The Southern cinematic universe is rife with strange, cobbled-together accents. In “Where the Crawdads Sing,” in the fictional town Barkley Cove on the North Carolina coast, the British actors Daisy Edgar-Jones and Harris Dickinson pass semi-Creolized phrases back and forth. The brothers in “The Iron Claw” manage to sound as if they were dropped off at fire stations in four different parts of Texas at birth. Panem, the dystopian hellscape where children fight to the death in the “Hunger Games” series, produced a dialect among nomads that resembles jukebox country; the heroine Lucy Gray Baird (Rachel Zegler) singsongs her sentences as if she were an obliging staffer at Dollywood. Daniel Craig, never one to flout regimen, is owed restitution in the amount he spent on speech lessons for his role as Benoit Blanc in “Glass Onion.”

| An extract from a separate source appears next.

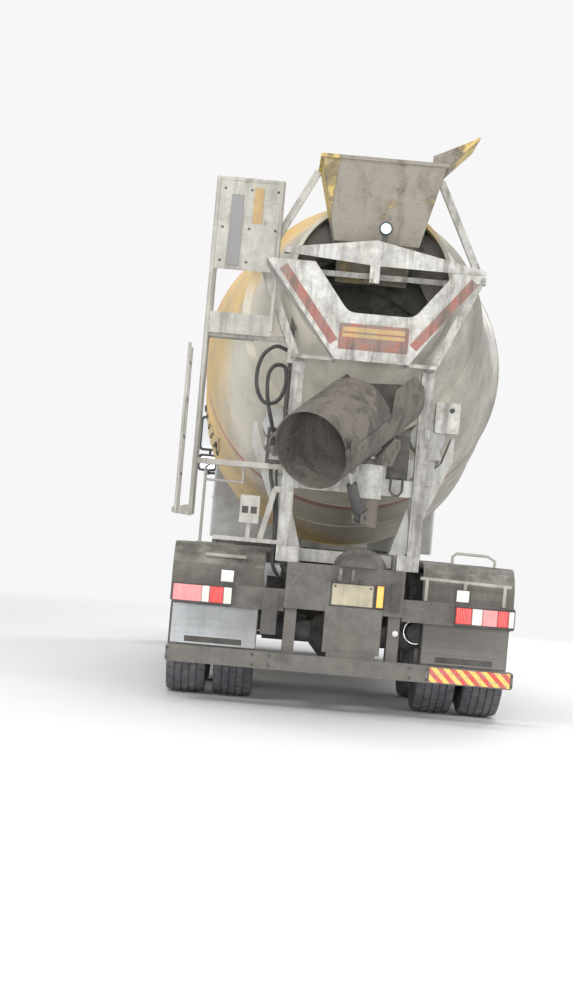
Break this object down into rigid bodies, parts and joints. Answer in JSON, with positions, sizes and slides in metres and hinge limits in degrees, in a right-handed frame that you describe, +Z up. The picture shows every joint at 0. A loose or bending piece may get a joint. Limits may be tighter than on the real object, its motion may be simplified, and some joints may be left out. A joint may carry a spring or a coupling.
{
  "type": "concrete mixer truck",
  "caption": "Cab-over concrete mixer truck with a tilted mixing drum on rollers, a charging hopper, a collector and a folding discharge chute at the rear.",
  "frame": {"origin": "on the ground under the middle of the whole truck", "axes": "+X to the right as seen from behind, +Y forward, +Z up"},
  "size_m": [2.8, 9.442, 4.1],
  "materials": {
    "frame_steel": "matt grey paint under cement dust",
    "white_paint": "dirty white paint",
    "drum_paint": "cream paint with a broad warm yellow band, dusty",
    "worn_steel": "bare steel coated with dry cement",
    "machined_steel": "satin",
    "cast_dark": "matt black paint, dusty",
    "tyre_rubber": "matt, dusty blue grey",
    "rim_paint": "silver paint, dusty",
    "cab_paint": "gloss white paint, lightly dusty",
    "cab_glass": "clear",
    "dark_plastic": "grained",
    "hopper_paint": "yellow paint under a grey cement coat",
    "tank_metal": "satin",
    "lamp_lens": "clear red",
    "fender_plastic": "dusty",
    "hose_rubber": "matt",
    "zinc_tube": "grey paint"
  },
  "bodies": {
    "chassis": {"chassis": "frame_steel", "mixer_frame": "white_paint", "rear_pedestal": "white_paint", "drum_drive": "cast_dark", "engine": "cast_dark", "front_axles": "cast_dark", "rear_axles": "cast_dark", "springs": "cast_dark", "bumper": "dark_plastic", "side_tanks": "tank_metal", "exhaust": "tank_metal", "water_tank": "white_paint", "side_guards": "tank_metal", "fenders": "fender_plastic", "underrun": "frame_steel", "lamps": "lamp_lens", "hopper": "hopper_paint", "collector": "white_paint", "platform": "zinc_tube", "control_box": "white_paint", "rear_fittings": "zinc_tube", "wash_hose": "hose_rubber"},
    "knuckle_1_left": {"knuckle_1_left": "cast_dark"},
    "knuckle_1_right": {"knuckle_1_right": "cast_dark"},
    "knuckle_2_left": {"knuckle_2_left": "cast_dark"},
    "knuckle_2_right": {"knuckle_2_right": "cast_dark"},
    "wheel_1_left": {"rim_1_left": "rim_paint", "tyre_1_left": "tyre_rubber"},
    "wheel_1_right": {"rim_1_right": "rim_paint", "tyre_1_right": "tyre_rubber"},
    "wheel_2_left": {"rim_2_left": "rim_paint", "tyre_2_left": "tyre_rubber"},
    "wheel_2_right": {"rim_2_right": "rim_paint", "tyre_2_right": "tyre_rubber"},
    "wheel_3_left": {"rim_3_left": "rim_paint", "tyre_3_left": "tyre_rubber"},
    "wheel_3_right": {"rim_3_right": "rim_paint", "tyre_3_right": "tyre_rubber"},
    "wheel_4_left": {"rim_4_left": "rim_paint", "tyre_4_left": "tyre_rubber"},
    "wheel_4_right": {"rim_4_right": "rim_paint", "tyre_4_right": "tyre_rubber"},
    "drum": {"drum_shell": "drum_paint", "drum_blades": "worn_steel"},
    "roller_left": {"roller_left": "machined_steel"},
    "roller_right": {"roller_right": "machined_steel"},
    "cab": {"cab_shell": "cab_paint", "cab_glass": "cab_glass", "cab_trim": "dark_plastic", "cab_interior": "dark_plastic"},
    "door_left": {"door_left": "cab_paint", "door_glass_left": "cab_glass"},
    "door_right": {"door_right": "cab_paint", "door_glass_right": "cab_glass"},
    "chute_arm": {"chute_arm": "worn_steel"},
    "chute_trough": {"chute_trough": "worn_steel"},
    "chute_extension": {"chute_extension": "worn_steel"},
    "lift_barrel": {"lift_barrel": "cast_dark"},
    "lift_rod": {"lift_rod": "machined_steel"},
    "ladder_fold": {"ladder_fold": "zinc_tube"}
  },
  "joints": [
    {"name": "steer_1_left", "type": "hinge", "parent": "chassis", "child": "knuckle_1_left", "pos_m": [-0.91, 3.32099, 0.53], "axis": [0, 0, 1], "range_deg": [-38, 38]},
    {"name": "steer_1_right", "type": "hinge", "parent": "chassis", "child": "knuckle_1_right", "pos_m": [0.91, 3.32099, 0.53], "axis": [0, 0, 1], "range_deg": [-38, 38]},
    {"name": "steer_2_left", "type": "hinge", "parent": "chassis", "child": "knuckle_2_left", "pos_m": [-0.91, 1.37099, 0.53], "axis": [0, 0, 1], "range_deg": [-24, 24]},
    {"name": "steer_2_right", "type": "hinge", "parent": "chassis", "child": "knuckle_2_right", "pos_m": [0.91, 1.37099, 0.53], "axis": [0, 0, 1], "range_deg": [-24, 24]},
    {"name": "wheel_1_left_spin", "type": "hinge", "parent": "knuckle_1_left", "child": "wheel_1_left", "pos_m": [-1, 3.32099, 0.53], "axis": [1, 0, 0], "continuous": true},
    {"name": "wheel_1_right_spin", "type": "hinge", "parent": "knuckle_1_right", "child": "wheel_1_right", "pos_m": [1, 3.32099, 0.53], "axis": [1, 0, 0], "continuous": true},
    {"name": "wheel_2_left_spin", "type": "hinge", "parent": "knuckle_2_left", "child": "wheel_2_left", "pos_m": [-1, 1.37099, 0.53], "axis": [1, 0, 0], "continuous": true},
    {"name": "wheel_2_right_spin", "type": "hinge", "parent": "knuckle_2_right", "child": "wheel_2_right", "pos_m": [1, 1.37099, 0.53], "axis": [1, 0, 0], "continuous": true},
    {"name": "wheel_3_left_spin", "type": "hinge", "parent": "chassis", "child": "wheel_3_left", "pos_m": [-1, -1.37901, 0.53], "axis": [1, 0, 0], "continuous": true},
    {"name": "wheel_3_right_spin", "type": "hinge", "parent": "chassis", "child": "wheel_3_right", "pos_m": [1, -1.37901, 0.53], "axis": [1, 0, 0], "continuous": true},
    {"name": "wheel_4_left_spin", "type": "hinge", "parent": "chassis", "child": "wheel_4_left", "pos_m": [-1, -2.72901, 0.53], "axis": [1, 0, 0], "continuous": true},
    {"name": "wheel_4_right_spin", "type": "hinge", "parent": "chassis", "child": "wheel_4_right", "pos_m": [1, -2.72901, 0.53], "axis": [1, 0, 0], "continuous": true},
    {"name": "drum_spin", "type": "hinge", "parent": "chassis", "child": "drum", "pos_m": [0, -2.62901, 2.92], "axis": [0, -0.9781, 0.2079], "continuous": true},
    {"name": "roller_left_spin", "type": "hinge", "parent": "chassis", "child": "roller_left", "pos_m": [-0.55657, -2.8142, 2.04876], "axis": [0, -0.9781, 0.2079], "continuous": true},
    {"name": "roller_right_spin", "type": "hinge", "parent": "chassis", "child": "roller_right", "pos_m": [0.55657, -2.8142, 2.04876], "axis": [0, -0.9781, 0.2079], "continuous": true},
    {"name": "cab_tilt", "type": "hinge", "parent": "chassis", "child": "cab", "pos_m": [0, 4.63099, 0.9], "axis": [-1, 0, 0], "range_deg": [0, 60]},
    {"name": "door_left_swing", "type": "hinge", "parent": "cab", "child": "door_left", "pos_m": [-1.166, 4.39099, 1.5], "axis": [0, 0, -1], "range_deg": [0, 70]},
    {"name": "door_right_swing", "type": "hinge", "parent": "cab", "child": "door_right", "pos_m": [1.166, 4.39099, 1.5], "axis": [0, 0, 1], "range_deg": [0, 70]},
    {"name": "chute_swing", "type": "hinge", "parent": "chassis", "child": "chute_arm", "pos_m": [0.1, -3.80901, 1.65], "axis": [0, 0, 1], "range_deg": [-45, 100]},
    {"name": "chute_tilt", "type": "hinge", "parent": "chute_arm", "child": "chute_trough", "pos_m": [0.17949, -3.68181, 1.935], "axis": [0.848, -0.5299, 0], "range_deg": [-10, 8]},
    {"name": "extension_fold", "type": "hinge", "parent": "chute_trough", "child": "chute_extension", "pos_m": [-0.35158, -4.5317, 1.80932], "axis": [0.848, -0.5299, 0], "range_deg": [0, 180]},
    {"name": "lift_barrel_pivot", "type": "hinge", "parent": "chute_arm", "child": "lift_barrel", "pos_m": [0.04171, -3.9023, 1.4], "axis": [0.848, -0.5299, 0], "range_deg": [-2.36, 1.89]},
    {"name": "lift_rod_slide", "type": "slide", "parent": "lift_barrel", "child": "lift_rod", "axis": [-0.2943, -0.471, 0.8316], "range_m": [-0.07494, 0.09367]},
    {"name": "ladder_fold_swing", "type": "hinge", "parent": "chassis", "child": "ladder_fold", "pos_m": [-1.265, -3.41901, 1.35], "axis": [0, -1, 0], "range_deg": [0, 180]}
  ],
  "couplings": [
    {"joint": "steer_1_right", "follows": "steer_1_left", "ratio": 1},
    {"joint": "steer_2_left", "follows": "steer_1_left", "ratio": 0.62},
    {"joint": "steer_2_right", "follows": "steer_1_left", "ratio": 0.62},
    {"joint": "roller_left_spin", "follows": "drum_spin", "ratio": -7.0769},
    {"joint": "roller_right_spin", "follows": "drum_spin", "ratio": -7.0769},
    {"joint": "lift_barrel_pivot", "follows": "chute_tilt", "ratio": 0.22478},
    {"joint": "lift_rod_slide", "follows": "chute_tilt", "m_per_rad": -0.51116}
  ]
}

To be fair, these characters represent a measure of progress beyond the “Hollywood Southern” of the 20th century. It’s hard to imagine the production teams behind “The Beverly Hillbillies” or “The Dukes of Hazzard” setting aside funds for dialect coaches, or soliciting earnest statements from the cast about the months of research necessary to achieve pitch-perfect regional intonation. But the sincerity and the hard work can’t seem to shepherd these Southern characters into the modest domain of the plausible.

In the real world, we have no tolerance for failures in imitation. In 2021, there was Brian Kelly, then a 60-year-old son of Chelsea, Mass., and head coach of the Louisiana State football team, who tried on a Southern accent in a speech during a men’s basketball game and was instantly clowned for it. Kelly’s adoptive brothers in accent were hard to place — there were comparisons to Senator Mitch McConnell of Kentucky (who grew up in Alabama), Kenny Chesney (Tennessee) and Foghorn Leghorn (cartoon rooster based in part on a fictional politician based on a Texas rancher).